Jan Wanggaard, a project manager with Maud Returns Home, a Norwegian group supported by investment company Tandberg Eiendom, spoke to the hamlet on Aug. 8.

They presented their ideas before council, a meeting he said was very good for both parties.

"It's different from what we thought. We were afraid everybody would be against it," he said.

They had planned the trip for a long time as they wanted to gauge interest and meet the people of Cambridge Bay, said Wanggaard.

"It was extremely important that we came," he said. "We appreciate a lot the response we have had among the people."

Norwegian explorer Roald Amundsen, the first person to successfully traverse the Northwest Passage by ship, tried drifting across the North Pole with the Maud in 1918 but was unsuccessful. The ship was sold by creditors to the Hudson's Bay Company in 1925. Renamed Baymaud, it became a floating warehouse and wireless radio station outside Cambridge Bay before it sank in its moorings in 1930. The Hudson's Bay Company sold it to people in Asker, Norway, for $1, in 1990.

About six people from the public, including Vicki Aitaok of the Keep the Baymaud Committee, were in attendance. The committee's petition calling on the federal government to keep the Baymaud in this country has about 200 signatures to date while the one online has 65, said Aitaok.

Cambridge Bay residents seem to support the idea of saving the Baymaud but disagree on how it should be done, said Aitaok. Some want to save it locally while others say the Norwegians should take it.

"I think the end result is going to be win-win, no matter what," she said. "Even if she is not preserved in Cambridge Bay, if she's preserved in Norway, it's better than letting her sit and rot in the bay. Even though we might have lost the battle, I feel like we've won the war because we will be getting her preserved one way or the other. That's a positive thing."

Cambridge Bay Mayor Syd Glawson described the meeting as very comfortable and polite.

"I think it went quite well, really.

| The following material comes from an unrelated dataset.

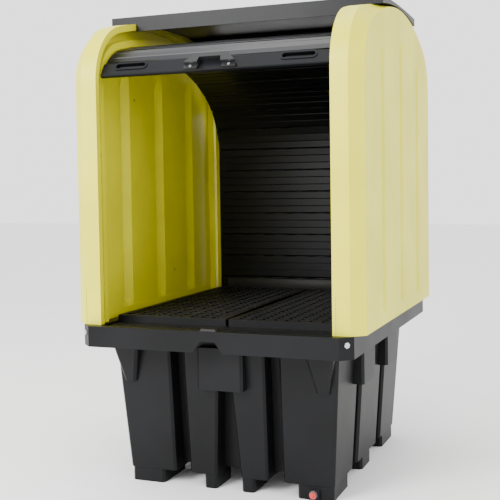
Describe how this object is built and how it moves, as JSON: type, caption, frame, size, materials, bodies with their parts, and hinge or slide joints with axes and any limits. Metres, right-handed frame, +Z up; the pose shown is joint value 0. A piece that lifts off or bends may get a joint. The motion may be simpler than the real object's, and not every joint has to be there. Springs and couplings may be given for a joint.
{
  "type": "hazmat roll-top spill pallet",
  "caption": "Covered spill containment pallet: black sump on skid feet, yellow side panels, ridge cap, two roll-up slatted doors, lift-out deck grates and a drain plug.",
  "frame": {"origin": "on the floor under the middle of the base", "axes": "+Z up, front door faces -Y, +X to the right seen from the front"},
  "size_m": [1.68, 1.91, 2.738],
  "materials": {
    "sump_black": "rotationally moulded polyethylene, satin, fine texture",
    "panel_yellow": "rotationally moulded polyethylene, satin yellow",
    "cap_black": "moulded polyethylene, satin",
    "grate_black": "moulded polyethylene",
    "slat_black": "extruded slat, semi-gloss",
    "rail_black": "extruded rail, semi-gloss",
    "hasp_black": "moulded, satin",
    "steel": "zinc plated",
    "brass": "threaded insert",
    "fitting_grey": "moulded fitting",
    "seal": "rubber",
    "plug_red": "red plug",
    "plug_grey": "small moulded plug"
  },
  "bodies": {
    "base": {"sump_rim": "sump_black", "sump_tub": "sump_black", "corner_columns": "sump_black", "middle_columns": "sump_black", "skid_feet": "sump_black", "rim_braces": "sump_black", "side_panel_right": "panel_yellow", "side_panel_left": "panel_yellow", "fill_plugs": "plug_grey", "panel_bolts": "steel", "panel_inserts": "brass", "corner_bolts": "steel", "ridge_cap": "cap_black", "cap_screws": "steel", "grate_posts": "sump_black", "drain_fitting": "fitting_grey", "drain_nut": "fitting_grey"},
    "deck_right": {"deck_grate_right": "grate_black"},
    "deck_left": {"deck_grate_left": "grate_black"},
    "gasket": {"drain_gasket": "seal"},
    "plug": {"drain_plug": "plug_red"},
    "front_bottom_rail": {"front_rail": "rail_black", "front_hasp": "hasp_black", "front_hasp_screws": "steel"},
    "front_group_1": {"front_slats_1": "slat_black"},
    "front_group_2": {"front_slats_2": "slat_black"},
    "front_group_3": {"front_slats_3": "slat_black"},
    "front_group_4": {"front_slats_4": "slat_black"},
    "front_group_5": {"front_slats_5": "slat_black"},
    "front_group_6": {"front_slats_6": "slat_black"},
    "front_group_7": {"front_slats_7": "slat_black"},
    "front_group_8": {"front_slats_8": "slat_black"},
    "front_group_9": {"front_slats_9": "slat_black"},
    "front_group_10": {"front_slats_10": "slat_black"},
    "front_group_11": {"front_slats_11": "slat_black"},
    "front_group_12": {"front_slats_12": "slat_black"},
    "rear_bottom_rail": {"rear_rail": "rail_black", "rear_hasp": "hasp_black", "rear_hasp_screws": "steel"},
    "rear_group_1": {"rear_slats_1": "slat_black"},
    "rear_group_2": {"rear_slats_2": "slat_black"},
    "rear_group_3": {"rear_slats_3": "slat_black"},
    "rear_group_4": {"rear_slats_4": "slat_black"},
    "rear_group_5": {"rear_slats_5": "slat_black"},
    "rear_group_6": {"rear_slats_6": "slat_black"},
    "rear_group_7": {"rear_slats_7": "slat_black"},
    "rear_group_8": {"rear_slats_8": "slat_black"},
    "rear_group_9": {"rear_slats_9": "slat_black"},
    "rear_group_10": {"rear_slats_10": "slat_black"},
    "rear_group_11": {"rear_slats_11": "slat_black"},
    "rear_group_12": {"rear_slats_12": "slat_black"}
  },
  "joints": [
    {"name": "deck_right_lift", "type": "slide", "parent": "base", "child": "deck_right", "axis": [0, 0, 1], "range_m": [0, 0.2]},
    {"name": "deck_left_lift", "type": "slide", "parent": "base", "child": "deck_left", "axis": [0, 0, 1], "range_m": [0, 0.2]},
    {"name": "plug_draw", "type": "slide", "parent": "base", "child": "gasket", "axis": [0, -1, 0], "range_m": [0, 0.008]},
    {"name": "plug_turn", "type": "hinge", "parent": "gasket", "child": "plug", "pos_m": [0.5, -0.7125, 0.033], "axis": [0, -1, 0], "range_deg": [0, 120.01]},
    {"name": "front_door", "type": "hinge", "parent": "base", "child": "front_bottom_rail", "pos_m": [0, 1.34753, 1.5754], "axis": [1, 0, 0], "range_deg": [0, 34.35]},
    {"name": "front_group_1_turn", "type": "hinge", "parent": "base", "child": "front_group_1", "pos_m": [0, 0.47282, 1.6389], "axis": [1, 0, 0], "range_deg": [0, 54.56]},
    {"name": "front_group_2_turn", "type": "hinge", "parent": "base", "child": "front_group_2", "pos_m": [0, 0.02844, 1.71026], "axis": [1, 0, 0], "range_deg": [0, 77.27]},
    {"name": "front_group_3_turn", "type": "hinge", "parent": "base", "child": "front_group_3", "pos_m": [0, -0.01239, 1.72293], "axis": [1, 0, 0], "range_deg": [0, 80.49]},
    {"name": "front_group_4_turn", "type": "hinge", "parent": "base", "child": "front_group_4", "pos_m": [0, -0.04645, 1.73968], "axis": [1, 0, 0], "range_deg": [0, 83.71]},
    {"name": "front_group_5_turn", "type": "hinge", "parent": "base", "child": "front_group_5", "pos_m": [0, -0.0743, 1.76004], "axis": [1, 0, 0], "range_deg": [0, 86.93]},
    {"name": "front_group_6_turn", "type": "hinge", "parent": "base", "child": "front_group_6", "pos_m": [0, -0.09638, 1.78362], "axis": [1, 0, 0], "range_deg": [0, 90.14]},
    {"name": "front_group_7_turn", "type": "hinge", "parent": "base", "child": "front_group_7", "pos_m": [0, -0.11309, 1.81007], "axis": [1, 0, 0], "range_deg": [0, 93.36]},
    {"name": "front_group_8_turn", "type": "hinge", "parent": "base", "child": "front_group_8", "pos_m": [0, -0.10734, 1.78583], "axis": [1, 0, 0], "range_deg": [0, 91.07]},
    {"name": "front_group_9_turn", "type": "hinge", "parent": "base", "child": "front_group_9", "pos_m": [0, -0.04545, 1.50529], "axis": [1, 0, 0], "range_deg": [0, 70.04]},
    {"name": "front_group_10_turn", "type": "hinge", "parent": "base", "child": "front_group_10", "pos_m": [0, 0, 1.00512], "axis": [1, 0, 0], "range_deg": [0, 49.33]},
    {"name": "front_group_11_turn", "type": "hinge", "parent": "base", "child": "front_group_11", "pos_m": [0, 0.00169, 1.04072], "axis": [1, 0, 0], "range_deg": [0, 50.4]},
    {"name": "front_group_12_turn", "type": "hinge", "parent": "base", "child": "front_group_12", "pos_m": [0, 0.05894, 1.58461], "axis": [1, 0, 0], "range_deg": [0, 74.95]},
    {"name": "rear_door", "type": "hinge", "parent": "base", "child": "rear_bottom_rail", "pos_m": [0, -0.61108, 1.4329], "axis": [1, 0, 0], "range_deg": [0, 53.14]},
    {"name": "rear_group_1_turn", "type": "hinge", "parent": "base", "child": "rear_group_1", "pos_m": [0, -0.40152, 1.47533], "axis": [1, 0, 0], "range_deg": [0, 61.74]},
    {"name": "rear_group_2_turn", "type": "hinge", "parent": "base", "child": "rear_group_2", "pos_m": [0, -0.24828, 1.52491], "axis": [1, 0, 0], "range_deg": [0, 70.36]},
    {"name": "rear_group_3_turn", "type": "hinge", "parent": "base", "child": "rear_group_3", "pos_m": [0, -0.13504, 1.57963], "axis": [1, 0, 0], "range_deg": [0, 78.99]},
    {"name": "rear_group_4_turn", "type": "hinge", "parent": "base", "child": "rear_group_4", "pos_m": [0, -0.05132, 1.63795], "axis": [1, 0, 0], "range_deg": [0, 87.61]},
    {"name": "rear_group_5_turn", "type": "hinge", "parent": "base", "child": "rear_group_5", "pos_m": [0, 0.00954, 1.69888], "axis": [1, 0, 0], "range_deg": [0, 96.24]},
    {"name": "rear_group_6_turn", "type": "hinge", "parent": "base", "child": "rear_group_6", "pos_m": [0, 0.04552, 1.75011], "axis": [1, 0, 0], "range_deg": [0, 103.3]},
    {"name": "rear_group_7_turn", "type": "hinge", "parent": "base", "child": "rear_group_7", "pos_m": [0, 0.01889, 1.68638], "axis": [1, 0, 0], "range_deg": [0, 95.75]},
    {"name": "rear_group_8_turn", "type": "hinge", "parent": "base", "child": "rear_group_8", "pos_m": [0, 0.00197, 1.60864], "axis": [1, 0, 0], "range_deg": [0, 88.21]},
    {"name": "rear_group_9_turn", "type": "hinge", "parent": "base", "child": "rear_group_9", "pos_m": [0, 0, 1.5914], "axis": [1, 0, 0], "range_deg": [0, 86.7]},
    {"name": "rear_group_10_turn", "type": "hinge", "parent": "base", "child": "rear_group_10", "pos_m": [0, -0.00779, 1.64337], "axis": [1, 0, 0], "range_deg": [0, 91.41]},
    {"name": "rear_group_11_turn", "type": "hinge", "parent": "base", "child": "rear_group_11", "pos_m": [0, -0.02917, 1.71511], "axis": [1, 0, 0], "range_deg": [0, 98.95]},
    {"name": "rear_group_12_turn", "type": "hinge", "parent": "base", "child": "rear_group_12", "pos_m": [0, -0.02891, 1.72439], "axis": [1, 0, 0], "range_deg": [0, 99.77]}
  ],
  "couplings": [
    {"joint": "plug_turn", "follows": "plug_draw", "rad_per_m": 261.77},
    {"joint": "front_group_1_turn", "follows": "front_door", "ratio": 1.5885},
    {"joint": "front_group_2_turn", "follows": "front_door", "ratio": 2.2498},
    {"joint": "front_group_3_turn", "follows": "front_door", "ratio": 2.3435},
    {"joint": "front_group_4_turn", "follows": "front_door", "ratio": 2.4372},
    {"joint": "front_group_5_turn", "follows": "front_door", "ratio": 2.5309},
    {"joint": "front_group_6_turn", "follows": "front_door", "ratio": 2.6246},
    {"joint": "front_group_7_turn", "follows": "front_door", "ratio": 2.7183},
    {"joint": "front_group_8_turn", "follows": "front_door", "ratio": 2.6517},
    {"joint": "front_group_9_turn", "follows": "front_door", "ratio": 2.0392},
    {"joint": "front_group_10_turn", "follows": "front_door", "ratio": 1.4362},
    {"joint": "front_group_11_turn", "follows": "front_door", "ratio": 1.4675},
    {"joint": "front_group_12_turn", "follows": "front_door", "ratio": 2.1821},
    {"joint": "rear_group_1_turn", "follows": "rear_door", "ratio": 1.1618},
    {"joint": "rear_group_2_turn", "follows": "rear_door", "ratio": 1.3242},
    {"joint": "rear_group_3_turn", "follows": "rear_door", "ratio": 1.4865},
    {"joint": "rear_group_4_turn", "follows": "rear_door", "ratio": 1.6488},
    {"joint": "rear_group_5_turn", "follows": "rear_door", "ratio": 1.8112},
    {"joint": "rear_group_6_turn", "follows": "rear_door", "ratio": 1.9439},
    {"joint": "rear_group_7_turn", "follows": "rear_door", "ratio": 1.802},
    {"joint": "rear_group_8_turn", "follows": "rear_door", "ratio": 1.66},
    {"joint": "rear_group_9_turn", "follows": "rear_door", "ratio": 1.6317},
    {"joint": "rear_group_10_turn", "follows": "rear_door", "ratio": 1.7202},
    {"joint": "rear_group_11_turn", "follows": "rear_door", "ratio": 1.8622},
    {"joint": "rear_group_12_turn", "follows": "rear_door", "ratio": 1.8776}
  ]
}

I'd say it was a good constructive meeting because we finally got the opinion of the Norwegian individuals that are trying to get this thing home," he said. "They presented their ideas on moving the Maud and they were logical, logical to the extent that if the ship is in good enough shape to move, their plan will move it."

But Glawson said he is not convinced the Baymaud is in a good enough shape to be moved.

If the federal government decides they can move it, there is nothing Cambridge Bay can do as the hamlet does not have a say over it, said Glawson.

"I would say 80 to 90 per cent of the people I talked to about the Maud are sitting on the fence if it goes, it goes, if it stays, it stays. They are not that concerned about it," he said.